The film’s melodramatic conclusion has Wolverine (Hugh Jackman) killing a remorseful Jean Grey, who welcomes death because she cannot control her own destructive power. The scene is effective, but audiences have to wonder why the mutant cure — which is such a big part of the film’s storyline — is never considered as an option to stop her. Apparently, at one point, Matthew Vaughn (who was assigned to direct before Brett Ratner took over) wanted Wolverine running through the final battle with the Jimmy/Leech character — who cures all mutants who come close to him — on a backpack, but Kinberg and Penn thought the idea was, to put it mildly, a bad one.

PENN: That would have been the ultimate cop-out. To me it’s essential that she [Jean Grey] has to pay for what she’s done. I don’t think either of us would have been comfortable having everyone say, ‘Oh, thank god that’s over.’ … By the way, it wouldn’t cure her: she’d still be the screwed up person that she was before.

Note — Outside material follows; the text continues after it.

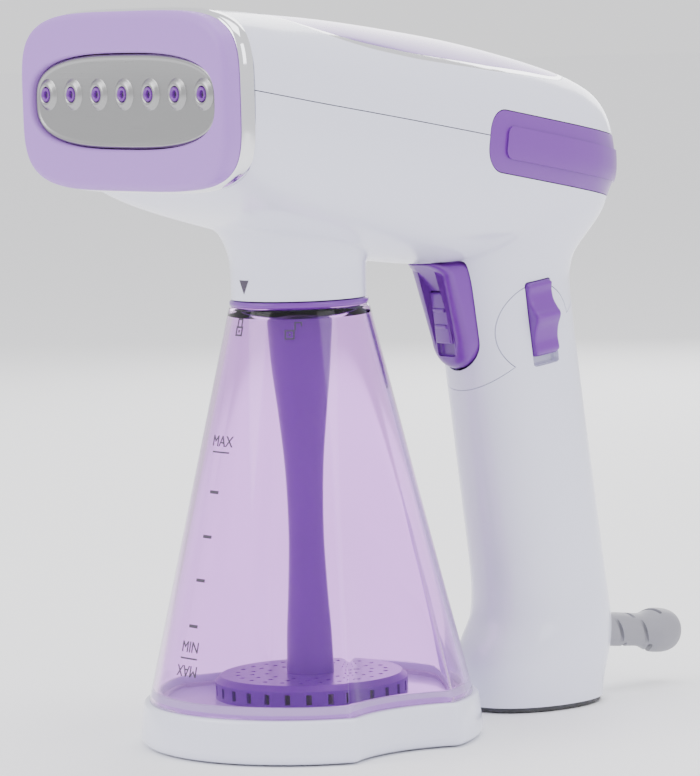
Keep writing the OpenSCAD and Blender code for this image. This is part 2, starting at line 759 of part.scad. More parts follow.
// ---- Trigger ----------------------------------------------------------------------------
// Frame at the trigger: -Y is out of the handle, Z follows the handle.
module on_trigger() translate([0, handle_front(lock_z), lock_z]) rotate([lean_turn, 0, 0]) children();
trigger_in = 5;
trigger_half = (trigger_top_z - trigger_low_z) / 2 + 1;
switch_front = 10;
plunger_tip = trigger_in + move_gap;
switch_hole_r = 1.5;
lock_w = 9;
hub_out_r = 4;
lock_t = 1.6;
module trigger() color(PURPLE)
    difference() {
        union() {
            on_trigger() {
                hull() {
                    for (z = [-trigger_half + trigger_w / 2, trigger_half - 4])
                        translate([0, trigger_in, z]) rotate([90, 0, 0]) {
                            cylinder(r = trigger_w / 2, h = trigger_in, $fn = 32);
                            cylinder(r = trigger_w / 2 - 1.6, h = trigger_in + 1.6, $fn = 32);
                            cylinder(r = trigger_w / 2 - 4.6, h = trigger_in + trigger_proud, $fn = 32);
                        }
                }
            }
            for (side = [-1, 1])
                translate([side * 7 - 1.5, pin_y - 4, pin_z - 18]) cube([3, 8, 18]);
            translate([-trigger_w / 2, pin_y, pin_z]) rotate([0, 90, 0])
                cylinder(r = hub_out_r, h = trigger_w, $fn = 32);
        }
        translate([-20, pin_y, pin_z]) rotate([0, 90, 0]) cylinder(r = pin_r + fit, h = 40, $fn = 32);
        on_trigger() translate([-lock_w / 2 - 0.3, -trigger_proud - 1, -lock_len / 2 - lock_travel - 0.4])
            cube([lock_w + 0.6, 1 + lock_t + 0.4, lock_len + lock_travel + 0.8]);
    }
pin_len = 2 * (ear_x + ear_t);
module trigger_pin() color(STEEL)
    translate([-pin_len / 2, pin_y, pin_z]) rotate([0, 90, 0]) cylinder(r = pin_r, h = pin_len, $fn = 32);
module trigger_lock() color(PURPLE)
    on_trigger() {
        translate([-lock_w / 2, -trigger_proud - 0.2, -lock_len / 2]) cube([lock_w, lock_t + 0.2, lock_len]);
        for (z = [-3, 3])
            translate([-lock_w / 2 + 1.2, -trigger_proud - 0.9, z - 0.5]) cube([lock_w - 2.4, 1, 1]);
    }
module trigger_spring() color(STEEL)
    on_trigger() translate([0, trigger_in, -11]) rotate([-90, 0, 0])
        difference() {
            cylinder(r = 3, h = switch_front - trigger_in, $fn = 32);
            translate([0, 0, -1]) cylinder(r = 2.3, h = 20, $fn = 32);
        }
module micro_switch() color(BLACK)
    on_trigger() difference() {
        translate([-5, switch_front, -15]) cube([10, 12, 24]);
        translate([0, switch_front - 1, 0]) rotate([-90, 0, 0])
            cylinder(r = switch_hole_r + fit, h = 9, $fn = 32);
    }
module switch_plunger() color(GREY)
    on_trigger() translate([0, plunger_tip, 0]) rotate([-90, 0, 0])
        cylinder(r = switch_hole_r, h = 9, $fn = 32);

// ---- Power slider -----------------------------------------------------------------------
module power_slider() color(PURPLE)
    on_power() {
        translate([-power_in, -power_w / 2, -power_len / 2]) cube([power_in + power_out, power_w, power_len]);
        translate([-0.5, -power_w / 2, -1]) rotate([-90, 0, 0])
            cylinder(r = power_ridge_r, h = power_w, $fn = 32);
    }
switch_clear = 6;
switch_size = [handle_w / 2 - power_in - 1 - switch_clear, 16, 26];
module power_switch() color(BLACK)
    on_power() translate([-switch_size[0] - power_in - 1, -switch_size[1] / 2, -switch_size[2] / 2 - 1])
        cube(switch_size);

// ---- Cord entry -------------------------------------------------------------------------
relief_z = 23.2;
relief_y = handle_mid(relief_z) + handle_d / 2;
relief_out = 8.4;
flange_t = 2;
relief_in = shell_wall + 4.6 + flange_t;
// Frame at the cord's entry: Z runs out of the handle's back, across the handle's axis.
module on_relief() translate([0, relief_y, relief_z]) rotate([-90 - lean_turn, 0, 0]) children();
module relief_hole() on_relief() translate([0, 0, -12]) cylinder(r = relief_r + seam, h = 24, $fn = 48);
module strain_relief() color(GREY)
    on_relief() difference() {
        union() {
            translate([0, 0, -relief_in]) cylinder(r = relief_r, h = relief_in, $fn = 48);
            translate([0, 0, -relief_in]) cylinder(r = relief_r + 2, h = flange_t, $fn = 48);
            cylinder(r1 = relief_r + 0.4, r2 = relief_r - 0.2, h = relief_len * 0.5, $fn = 48);
            translate([0, 0, relief_len * 0.5 - eps])
                cylinder(r1 = relief_r - 0.2, r2 = relief_out, h = relief_len * 0.27, $fn = 48);
            translate([0, 0, relief_len * 0.77 - eps])
                cylinder(r1 = relief_out, r2 = relief_out - 1, h = relief_len * 0.12, $fn = 48);
            translate([0, 0, relief_len * 0.89 - eps])
                cylinder(r1 = relief_out - 1, r2 = cord_r + 1.6, h = relief_len * 0.11, $fn = 48);
        }
        translate([0, 0, -30]) cylinder(r = cord_r, h = far / 2, $fn = 48);
    }
clamp_y = handle_y - 6;
clamp_z = 30;
clamp_screw_x = 8.5;
module cord_clamp() color(BLACK)
    translate([0, clamp_y, clamp_z]) difference() {
        translate([-12, -4, -3]) cube([24, 8, 6]);
        rotate([-90, 0, 0]) translate([0, 2, -5]) cylinder(r = cord_r, h = 10, $fn = 32);
        for (side = [-1, 1]) translate([side * clamp_screw_x, 0, -4])
            cylinder(r = foot_screw_r + fit, h = 8, $fn = 24);
    }
module clamp_screws() color(STEEL)
    for (side = [-1, 1]) translate([side * clamp_screw_x, clamp_y, clamp_z]) {
        translate([0, 0, -8]) cylinder(r = foot_screw_r, h = 11 + eps, $fn = 24);
        translate([0, 0, 3]) cylinder(r = 2.7, h = 1.6, $fn = 24);
    }
module terminal_block() color(SILICONE)
    translate([-11, handle_mid(75) - 6, 68]) difference() {
        cube([22, 12, 14]);
        for (x = [5.5, 11, 16.5]) translate([x, 6, -1]) cylinder(r = 1.8, h = 16, $fn = 24);
    }

// ---- Water tank -------------------------------------------------------------------------
tank_slope = (tank_foot_r - tank_top_r) / (tank_height - cap_h);
scoop_x = tank_foot_r - scoop_depth;
scoop_turn = atan(tank_slope * 0.66);
function tank_r(z) = tank_top_r + tank_slope * (tank_height - z);
module scoops(grow, sides = 240) for (side = [0, 180])
    rotate([0, 0, side]) translate([scoop_x, 0, cap_h]) rotate([0, -scoop_turn, 0])
        translate([scoop_r, 0, -80]) cylinder(r = scoop_r + grow, h = 320, $fn = sides);
// The tank's outer form between two heights, drawn in by an inset all round.
module tank_form(inset, low, high)
    difference() {
        translate([0, 0, low])
            cylinder(r1 = tank_r(low) - inset, r2 = tank_r(high) - inset, h = high - low, $fn = 240);
        scoops(inset);
    }
// The same form stacked from slices, for the thin shell.
SHELL_STEPS = 8;
SHELL_SIDES = 96;
function shell_ring(z, inset) = [for (k = [0:SHELL_SIDES - 1]) let (g = 360 * k / SHELL_SIDES)
    [(tank_r(z) - inset) * cos(g), (tank_r(z) - inset) * sin(g), z]];
module shell_form(inset, low, high)
    difference() {
        for (k = [0:SHELL_STEPS - 1])
            slice(shell_ring(low + (high - low) * k / SHELL_STEPS, inset),
                shell_ring(low + (high - low) * (k + 1) / SHELL_STEPS, inset));
        scoops(inset, 128);
    }
tank_neck_z = lug_z + lug_t + 3.4;
tank_neck_wall = 2;
module tank_shell() color(TINT, 0.5)
    difference() {
        union() {
            shell_form(0, cap_h + seam, tank_height - 1.6);
            translate([0, 0, tank_height - 4])
                cylinder(r = throat_r, h = tank_neck_z - tank_height + 4, $fn = 72);
            for (k = [0:lug_count - 1]) rotate([0, 0, 360 * k / lug_count])
                translate([0, 0, lug_z]) sector(throat_r - 0.5, lug_r, lug_angle, lug_t);
        }
        shell_form(tank_wall, cap_h - 1, tank_height - 6);
        translate([0, 0, tank_height - 8]) cylinder(r = throat_r - tank_neck_wall, h = 40, $fn = 72);
    }
module tank_ring() color(PURPLE)
    difference() {
        translate([0, 0, tank_height - 1.5]) cylinder(r = tank_top_r + 0.2, h = 2, $fn = 72);
        translate([0, 0, tank_height - 3]) cylinder(r = throat_r + fit, h = 6, $fn = 72);
    }
module tank_seal() color(RUBBER)
    translate([0, 0, tank_neck_z]) difference() {
        cylinder(r = throat_r - 0.3, h = 1.2, $fn = 64);
        translate([0, 0, -1]) cylinder(r = throat_r - tank_neck_wall + 0.2, h = 4, $fn = 64);
    }
base_round = 4;
base_wall = 2.4;
floor_t = 2.5;
plug_h = 4;
hub_r = 12;
module base_form(inset, low)
    difference() {
        rotate_extrude($fn = 96) polygon(concat(
            [[0, low], [tank_r(0) + cap_lip - base_round - 2.5 - inset, low]],
            [for (g = [-60:30:0])
                [tank_r(0) + cap_lip - base_round - 2.5 - inset + base_round * cos(g),
                    max(low, base_round + base_round * sin(g))]],
            [[tank_r(cap_h) + cap_lip - 1 - inset, cap_h], [0, cap_h]]
        ));
        scoops(inset - cap_lip + 1);
    }
module tank_base() color(WHITE) {
    difference() {
        base_form(0, 0);
        difference() {
            translate([0, 0, -1]) base_form(base_wall, -1);
            translate([0, 0, cap_h - floor_t]) cylinder(r = far, h = far);
            translate([0, 0, -far / 2]) cylinder(r = hub_r, h = far, $fn = 48);
        }
    }
    difference() {
        tank_form(tank_wall + 0.2, cap_h - eps, cap_h + plug_h);
        tank_form(tank_wall + 2.2, cap_h - 1, cap_h + plug_h + 1);
    }
}
module base_seal() color(RUBBER)
    difference() {
        tank_form(tank_wall + 2.3, cap_h, cap_h + 1.5);
        tank_form(tank_wall + 4, cap_h - 1, cap_h + 3);
    }
// Suction tube: [share of its height, radius].
tube_low = cap_h + strainer_h;
tube_top = tank_height + 8;
TUBE = [
    [0, 8.4], [0.1, 8.0], [0.22, 7.0], [0.36, 6.3], [0.52, 6.9],
    [0.66, 8.7], [0.78, 10.6], [0.9, 11.7], [1, 12]
];
tube_steps = 16;
tube_wall = 1.5;
function tube_point(k, inset) = let (s = k / tube_steps)
    [curve(TUBE, 1, s) - inset, tube_low + s * (tube_top - tube_low)];
module suction_tube() color(PURPLE)
    rotate_extrude($fn = 64) polygon(concat(
        [for (k = [0:tube_steps]) tube_point(k, 0)],
        [for (k = [tube_steps:-1:0]) tube_point(k, tube_wall)]
    ));
module tank_valve() color(GREY)
    translate([0, 0, tube_top + 0.1]) difference() {
        cylinder(r = throat_r - tank_neck_wall - 0.1, h = 1.4, $fn = 64);
        translate([0, 0, -1]) cylinder(r = 4, h = 4, $fn = 48);
        for (k = [0:5]) rotate([0, 0, 60 * k + 30]) translate([12.6, 0, -1])
            cylinder(r = 1, h = 4, $fn = 24);
    }
slot_count = 28;
slot_w = 2;
strainer_wall = 1.6;
module strainer() color(PURPLE)
    translate([0, 0, cap_h]) difference() {
        union() {
            cylinder(r = strainer_r, h = strainer_h - 2, $fn = 96);
            translate([0, 0, strainer_h - 2]) cylinder(r1 = strainer_r, r2 = strainer_r - 2, h = 2, $fn = 96);
        }
        translate([0, 0, -1]) cylinder(r = strainer_r - strainer_wall, h = strainer_h - 1.6, $fn = 96);
        translate([0, 0, -1]) cylinder(r = 6, h = 20, $fn = 48);
        for (k = [0:slot_count - 1]) rotate([0, 0, 360 * k / slot_count])
            translate([strainer_r - 3, -slot_w / 2, 1.4]) cube([6, slot_w, strainer_h - 4.4]);
        for (ring = [0:2]) for (k = [0:11 + 6 * ring]) rotate([0, 0, 360 * k / (12 + 6 * ring)])
            translate([strainer_r * 0.46 + ring * 5.2, 0, -1]) cylinder(r = 0.9, h = 20, $fn = 16);
    }
// Level marks on the front of the tank: [height, width of the bar].
MARKS = [[105, 8], [91, 4.4], [76, 4.4], [61, 4.4], [45.5, 4.4], [34.5, 8]];
mark_t = 0.3;
mark_w = 0.8;
module tank_marks() color(BLACK)
    for (m = MARKS) let (z = m[0] * tank_height / 156)
        rotate([0, 0, -90]) translate([0, 0, z]) rotate([0, 0, -m[1] * 29 / tank_r(z)])
            rotate_extrude(angle = m[1] * 58 / tank_r(z), $fn = 96)
                translate([tank_r(z - mark_w / 2) + 0.06, -mark_w / 2]) square([mark_t, mark_w]);

upper_housing();
lower_housing();
handle_shell();
foot_plate();
foot_screws();
neck_collar();
top_cover();
top_trim();
rear_grip();
chrome_band();
face_bezel();
plate_gasket();
nozzle_plate();
nozzle_tips();
steam_chamber();
chamber_lid();
heating_element();
heat_shield();
chamber_screws();
thermostat();
thermal_fuse();
water_hose();
inlet_hose();
pump_coil();
pump_frame();
pump_tube();
pump_mounts();
pump_spring();
pump_plunger();
control_board();
bayonet_ring();
inlet_nozzle();
neck_seal();
micro_switch();
switch_plunger();
trigger();
trigger_pin();
trigger_spring();
trigger_lock();
power_switch();
power_slider();
terminal_block();
cord_clamp();
clamp_screws();
strain_relief();
tank_shell();
tank_base();
base_seal();
tank_ring();
tank_seal();
tank_valve();
suction_tube();
strainer();
tank_marks();
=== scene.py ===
"""Handheld garment steamer: moulded shells, clear tank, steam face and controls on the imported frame."""
import json
import logging
import math
from contextlib import contextmanager
from dataclasses import dataclass, field
from enum import Enum
from typing import Callable, Iterator, Sequence

import bpy
from mathutils import Matrix, Vector


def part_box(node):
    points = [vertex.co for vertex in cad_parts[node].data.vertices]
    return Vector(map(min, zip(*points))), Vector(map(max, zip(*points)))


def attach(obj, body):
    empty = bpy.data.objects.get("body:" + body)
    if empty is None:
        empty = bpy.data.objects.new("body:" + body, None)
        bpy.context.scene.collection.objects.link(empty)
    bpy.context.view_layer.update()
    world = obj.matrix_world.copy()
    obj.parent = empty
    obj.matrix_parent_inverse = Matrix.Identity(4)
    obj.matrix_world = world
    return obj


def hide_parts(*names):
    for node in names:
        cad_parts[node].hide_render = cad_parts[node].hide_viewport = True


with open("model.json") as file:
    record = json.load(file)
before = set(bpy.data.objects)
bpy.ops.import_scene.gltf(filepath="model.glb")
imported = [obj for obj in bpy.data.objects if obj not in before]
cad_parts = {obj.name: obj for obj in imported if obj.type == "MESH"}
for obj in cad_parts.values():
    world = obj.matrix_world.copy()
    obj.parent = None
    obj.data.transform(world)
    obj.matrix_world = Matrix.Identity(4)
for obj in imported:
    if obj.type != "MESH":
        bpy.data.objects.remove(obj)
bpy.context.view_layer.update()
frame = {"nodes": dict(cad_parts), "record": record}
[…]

The other element that generated controversy was having Rogue (Anna Paquin) take the cure — a decision that was up in the air until almost the last minute. In fact, an alternate version of final scene with Rogue was shot, in which she hadn’t taken cure. The debate over how to handle this plot point was based not on whether it worked dramatically but how it impacted the film’s political theme.

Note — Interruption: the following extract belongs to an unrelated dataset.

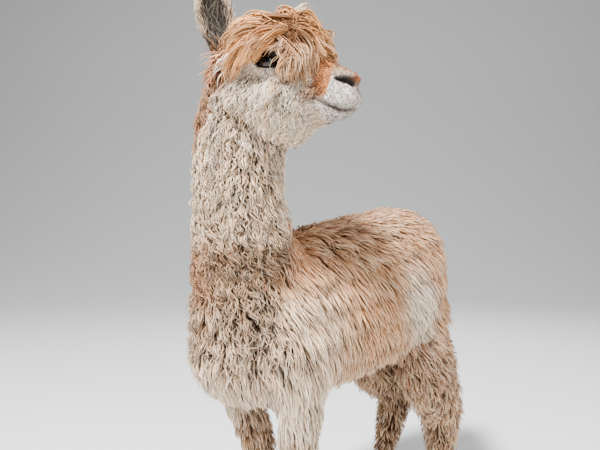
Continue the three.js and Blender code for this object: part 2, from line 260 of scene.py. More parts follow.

PENN: It’s ambiguous. A lot of people are upset that Rogue took the cure. What’s nice about it is, in a movie like this, you do not expect characters to do the wrong thing. It’s right for her personally but wrong from the overall point of the movie.

KINBERG: There was an argument between Hugh Jackman and Ian McKellen about whether or not she should take the cure. It didn’t get too violent, but the claws came out. Once we saw it could spark that kind of fight between people who had been living with the film a long time, I felt at that point we should have her take the cure because anything that sparks discussion is interesting. Especially in a summer action movie, it’s pretty rare. POSEIDON didn’t spark a whole lot of discussion!